Stated goal:
Write out exactly the lines that run from the line containing "add(body_hull(-SEAT_GAP), mode=Mode.SUBTRACT)" through the line containing "obj.matrix_parent_inverse = Matrix.Identity(4)"; both end lines belong to the answer.

Supplied material:
* begin *
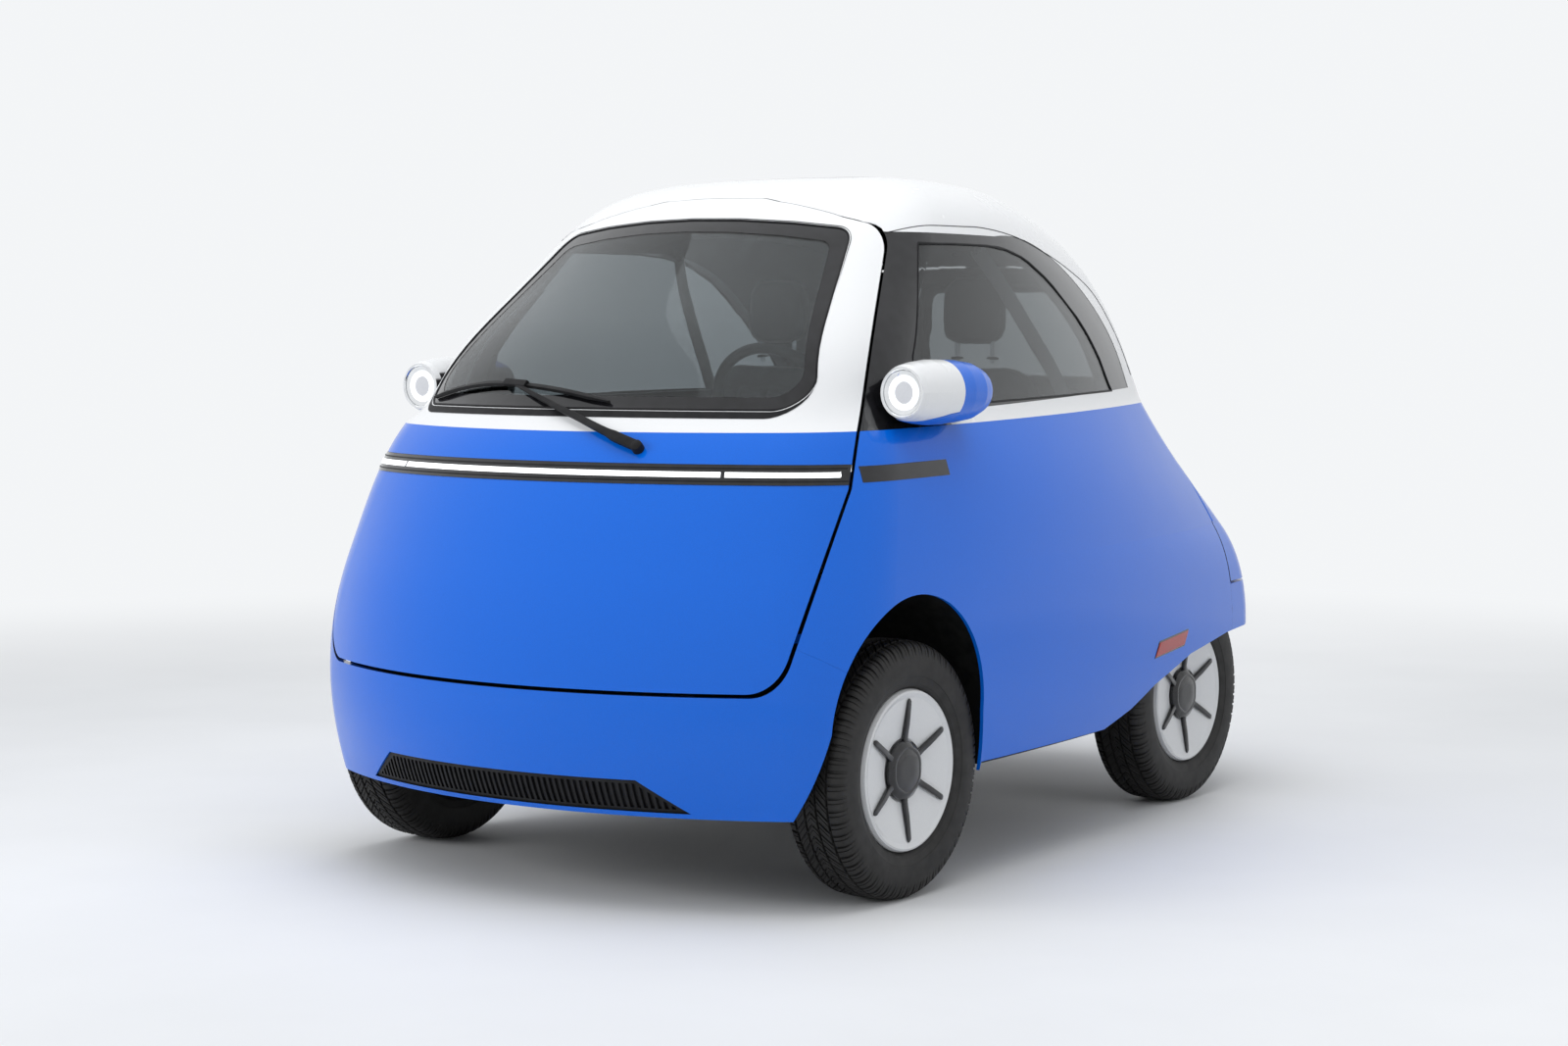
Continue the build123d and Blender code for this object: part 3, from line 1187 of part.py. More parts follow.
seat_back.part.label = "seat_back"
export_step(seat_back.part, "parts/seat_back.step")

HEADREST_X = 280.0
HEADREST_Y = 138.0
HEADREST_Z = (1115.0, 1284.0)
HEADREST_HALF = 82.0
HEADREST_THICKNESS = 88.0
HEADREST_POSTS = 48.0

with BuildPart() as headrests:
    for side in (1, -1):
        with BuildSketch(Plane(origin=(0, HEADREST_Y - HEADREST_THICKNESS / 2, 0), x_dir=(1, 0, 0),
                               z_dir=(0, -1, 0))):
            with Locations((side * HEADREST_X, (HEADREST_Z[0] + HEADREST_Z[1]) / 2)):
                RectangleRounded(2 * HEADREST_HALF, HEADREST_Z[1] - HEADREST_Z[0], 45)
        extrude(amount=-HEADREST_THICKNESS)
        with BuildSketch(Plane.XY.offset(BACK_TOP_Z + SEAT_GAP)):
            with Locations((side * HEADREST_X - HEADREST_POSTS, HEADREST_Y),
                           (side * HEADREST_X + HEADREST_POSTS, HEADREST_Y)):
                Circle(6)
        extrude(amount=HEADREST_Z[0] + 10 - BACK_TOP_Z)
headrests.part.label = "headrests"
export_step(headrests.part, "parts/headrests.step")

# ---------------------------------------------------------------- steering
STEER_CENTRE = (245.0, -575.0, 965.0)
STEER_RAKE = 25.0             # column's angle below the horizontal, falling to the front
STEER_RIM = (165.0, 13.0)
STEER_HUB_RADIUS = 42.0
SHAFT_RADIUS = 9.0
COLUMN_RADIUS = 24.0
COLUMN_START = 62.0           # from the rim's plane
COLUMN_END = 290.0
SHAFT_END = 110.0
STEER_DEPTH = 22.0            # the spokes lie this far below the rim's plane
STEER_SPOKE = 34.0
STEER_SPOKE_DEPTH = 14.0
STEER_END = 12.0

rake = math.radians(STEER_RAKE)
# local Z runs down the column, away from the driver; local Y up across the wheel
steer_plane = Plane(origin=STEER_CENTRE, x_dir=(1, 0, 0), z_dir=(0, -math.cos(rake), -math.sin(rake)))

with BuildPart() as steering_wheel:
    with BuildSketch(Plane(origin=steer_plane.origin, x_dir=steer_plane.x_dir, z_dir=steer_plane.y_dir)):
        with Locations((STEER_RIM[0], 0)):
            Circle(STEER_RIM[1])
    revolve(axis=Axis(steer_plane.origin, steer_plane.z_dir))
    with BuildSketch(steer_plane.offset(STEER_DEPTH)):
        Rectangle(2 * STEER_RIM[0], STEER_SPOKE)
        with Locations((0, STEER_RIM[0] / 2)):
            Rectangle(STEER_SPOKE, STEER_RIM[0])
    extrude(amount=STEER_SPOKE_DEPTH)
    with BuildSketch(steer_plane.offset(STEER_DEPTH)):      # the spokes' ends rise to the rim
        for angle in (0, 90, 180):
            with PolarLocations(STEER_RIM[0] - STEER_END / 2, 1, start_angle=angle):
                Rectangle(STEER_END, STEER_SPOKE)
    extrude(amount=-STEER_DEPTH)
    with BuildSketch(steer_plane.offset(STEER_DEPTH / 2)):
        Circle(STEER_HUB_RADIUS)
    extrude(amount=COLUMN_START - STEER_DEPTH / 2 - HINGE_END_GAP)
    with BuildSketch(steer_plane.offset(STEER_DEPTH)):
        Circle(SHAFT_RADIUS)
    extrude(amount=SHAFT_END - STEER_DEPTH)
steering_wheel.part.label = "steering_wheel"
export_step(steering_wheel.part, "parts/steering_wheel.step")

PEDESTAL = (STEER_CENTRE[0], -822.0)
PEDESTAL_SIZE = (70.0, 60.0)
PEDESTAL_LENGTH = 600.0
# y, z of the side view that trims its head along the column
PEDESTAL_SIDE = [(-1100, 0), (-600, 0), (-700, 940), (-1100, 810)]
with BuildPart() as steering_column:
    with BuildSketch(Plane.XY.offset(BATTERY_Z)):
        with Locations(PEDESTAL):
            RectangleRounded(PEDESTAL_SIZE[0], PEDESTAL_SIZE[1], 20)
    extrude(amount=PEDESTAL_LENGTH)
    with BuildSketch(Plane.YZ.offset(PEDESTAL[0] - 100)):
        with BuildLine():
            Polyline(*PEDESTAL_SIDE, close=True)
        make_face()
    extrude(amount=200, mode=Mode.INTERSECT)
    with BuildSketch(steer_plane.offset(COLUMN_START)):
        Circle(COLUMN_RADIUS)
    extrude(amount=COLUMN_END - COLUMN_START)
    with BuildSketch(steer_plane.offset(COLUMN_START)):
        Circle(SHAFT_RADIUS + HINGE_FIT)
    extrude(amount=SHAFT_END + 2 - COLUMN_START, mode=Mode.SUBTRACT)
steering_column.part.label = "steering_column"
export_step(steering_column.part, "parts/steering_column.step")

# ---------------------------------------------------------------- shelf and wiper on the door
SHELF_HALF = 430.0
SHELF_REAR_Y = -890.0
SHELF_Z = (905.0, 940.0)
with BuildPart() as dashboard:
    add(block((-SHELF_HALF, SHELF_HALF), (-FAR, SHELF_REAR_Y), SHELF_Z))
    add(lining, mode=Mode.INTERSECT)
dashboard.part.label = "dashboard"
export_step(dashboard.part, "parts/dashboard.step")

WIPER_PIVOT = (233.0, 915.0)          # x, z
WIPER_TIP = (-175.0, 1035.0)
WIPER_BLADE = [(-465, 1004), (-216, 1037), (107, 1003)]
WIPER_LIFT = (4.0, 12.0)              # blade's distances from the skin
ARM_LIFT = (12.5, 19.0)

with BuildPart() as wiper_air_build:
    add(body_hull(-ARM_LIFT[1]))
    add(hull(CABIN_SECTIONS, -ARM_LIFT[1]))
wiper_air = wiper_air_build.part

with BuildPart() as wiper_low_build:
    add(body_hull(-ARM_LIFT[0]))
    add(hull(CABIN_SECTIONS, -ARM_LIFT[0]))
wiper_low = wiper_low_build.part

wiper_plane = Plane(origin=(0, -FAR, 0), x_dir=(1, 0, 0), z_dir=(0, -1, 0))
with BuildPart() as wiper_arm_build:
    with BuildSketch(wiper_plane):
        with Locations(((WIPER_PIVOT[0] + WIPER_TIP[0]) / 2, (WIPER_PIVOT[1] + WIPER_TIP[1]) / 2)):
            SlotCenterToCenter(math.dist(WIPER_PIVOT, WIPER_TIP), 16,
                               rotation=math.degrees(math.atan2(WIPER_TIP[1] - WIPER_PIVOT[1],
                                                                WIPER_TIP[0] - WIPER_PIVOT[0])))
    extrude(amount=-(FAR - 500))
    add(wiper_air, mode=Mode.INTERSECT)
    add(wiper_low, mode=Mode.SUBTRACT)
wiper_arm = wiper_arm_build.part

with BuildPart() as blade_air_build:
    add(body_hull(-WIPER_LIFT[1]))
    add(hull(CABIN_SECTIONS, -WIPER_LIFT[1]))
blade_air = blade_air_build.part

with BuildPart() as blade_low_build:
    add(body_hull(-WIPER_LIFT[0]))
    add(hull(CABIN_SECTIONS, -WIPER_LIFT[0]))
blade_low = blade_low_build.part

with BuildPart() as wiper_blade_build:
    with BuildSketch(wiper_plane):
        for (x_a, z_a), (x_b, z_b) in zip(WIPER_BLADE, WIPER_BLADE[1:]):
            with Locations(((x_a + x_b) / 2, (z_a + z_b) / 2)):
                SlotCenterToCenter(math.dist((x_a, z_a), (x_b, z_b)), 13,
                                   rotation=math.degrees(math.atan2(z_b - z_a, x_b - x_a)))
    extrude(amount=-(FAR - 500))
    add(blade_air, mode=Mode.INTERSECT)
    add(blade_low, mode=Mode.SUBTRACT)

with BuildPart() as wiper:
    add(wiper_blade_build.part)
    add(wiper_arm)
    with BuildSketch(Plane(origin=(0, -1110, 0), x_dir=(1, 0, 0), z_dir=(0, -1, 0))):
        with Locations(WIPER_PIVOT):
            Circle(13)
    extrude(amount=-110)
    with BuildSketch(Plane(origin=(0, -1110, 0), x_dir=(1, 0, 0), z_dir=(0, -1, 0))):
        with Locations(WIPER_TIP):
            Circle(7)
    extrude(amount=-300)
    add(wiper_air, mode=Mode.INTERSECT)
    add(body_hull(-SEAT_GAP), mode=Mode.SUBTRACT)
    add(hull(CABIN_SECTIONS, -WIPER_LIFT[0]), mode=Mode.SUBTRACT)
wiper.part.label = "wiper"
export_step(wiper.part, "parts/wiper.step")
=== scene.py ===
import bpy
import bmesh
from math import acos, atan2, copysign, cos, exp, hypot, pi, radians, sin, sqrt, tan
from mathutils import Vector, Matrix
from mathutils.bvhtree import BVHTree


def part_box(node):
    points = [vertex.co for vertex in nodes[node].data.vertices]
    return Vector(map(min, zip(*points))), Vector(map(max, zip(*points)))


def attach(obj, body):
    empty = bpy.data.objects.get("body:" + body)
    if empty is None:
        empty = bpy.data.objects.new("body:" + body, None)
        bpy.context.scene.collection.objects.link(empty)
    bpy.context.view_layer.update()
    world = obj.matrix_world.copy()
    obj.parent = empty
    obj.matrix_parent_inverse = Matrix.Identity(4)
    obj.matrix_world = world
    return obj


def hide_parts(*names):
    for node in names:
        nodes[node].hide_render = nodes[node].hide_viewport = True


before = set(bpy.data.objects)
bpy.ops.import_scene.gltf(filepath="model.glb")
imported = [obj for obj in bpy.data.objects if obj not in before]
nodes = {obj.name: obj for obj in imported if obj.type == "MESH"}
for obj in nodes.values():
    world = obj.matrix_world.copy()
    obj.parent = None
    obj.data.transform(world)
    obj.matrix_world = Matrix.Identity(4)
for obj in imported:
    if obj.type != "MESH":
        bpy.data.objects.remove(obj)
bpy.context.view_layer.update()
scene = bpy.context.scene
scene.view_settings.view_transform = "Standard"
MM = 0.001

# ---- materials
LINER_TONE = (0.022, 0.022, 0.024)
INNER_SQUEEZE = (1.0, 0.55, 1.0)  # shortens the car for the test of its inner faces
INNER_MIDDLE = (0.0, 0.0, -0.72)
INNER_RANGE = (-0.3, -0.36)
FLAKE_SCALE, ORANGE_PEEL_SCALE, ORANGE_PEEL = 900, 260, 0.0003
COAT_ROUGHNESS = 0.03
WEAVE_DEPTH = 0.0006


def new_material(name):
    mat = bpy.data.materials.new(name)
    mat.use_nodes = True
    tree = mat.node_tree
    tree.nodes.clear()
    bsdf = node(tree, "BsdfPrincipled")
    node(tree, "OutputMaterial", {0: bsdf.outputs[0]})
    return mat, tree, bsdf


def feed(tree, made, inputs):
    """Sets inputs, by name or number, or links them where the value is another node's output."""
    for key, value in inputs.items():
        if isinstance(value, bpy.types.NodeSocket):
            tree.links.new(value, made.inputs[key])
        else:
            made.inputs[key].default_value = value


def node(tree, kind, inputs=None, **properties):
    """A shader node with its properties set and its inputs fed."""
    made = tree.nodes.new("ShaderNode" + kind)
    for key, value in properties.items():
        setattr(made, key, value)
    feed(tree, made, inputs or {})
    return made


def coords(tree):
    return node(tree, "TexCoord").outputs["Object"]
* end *
Final result:
    add(body_hull(-SEAT_GAP), mode=Mode.SUBTRACT)
    add(hull(CABIN_SECTIONS, -WIPER_LIFT[0]), mode=Mode.SUBTRACT)
wiper.part.label = "wiper"
export_step(wiper.part, "parts/wiper.step")
=== scene.py ===
import bpy
import bmesh
from math import acos, atan2, copysign, cos, exp, hypot, pi, radians, sin, sqrt, tan
from mathutils import Vector, Matrix
from mathutils.bvhtree import BVHTree


def part_box(node):
    points = [vertex.co for vertex in nodes[node].data.vertices]
    return Vector(map(min, zip(*points))), Vector(map(max, zip(*points)))


def attach(obj, body):
    empty = bpy.data.objects.get("body:" + body)
    if empty is None:
        empty = bpy.data.objects.new("body:" + body, None)
        bpy.context.scene.collection.objects.link(empty)
    bpy.context.view_layer.update()
    world = obj.matrix_world.copy()
    obj.parent = empty
    obj.matrix_parent_inverse = Matrix.Identity(4)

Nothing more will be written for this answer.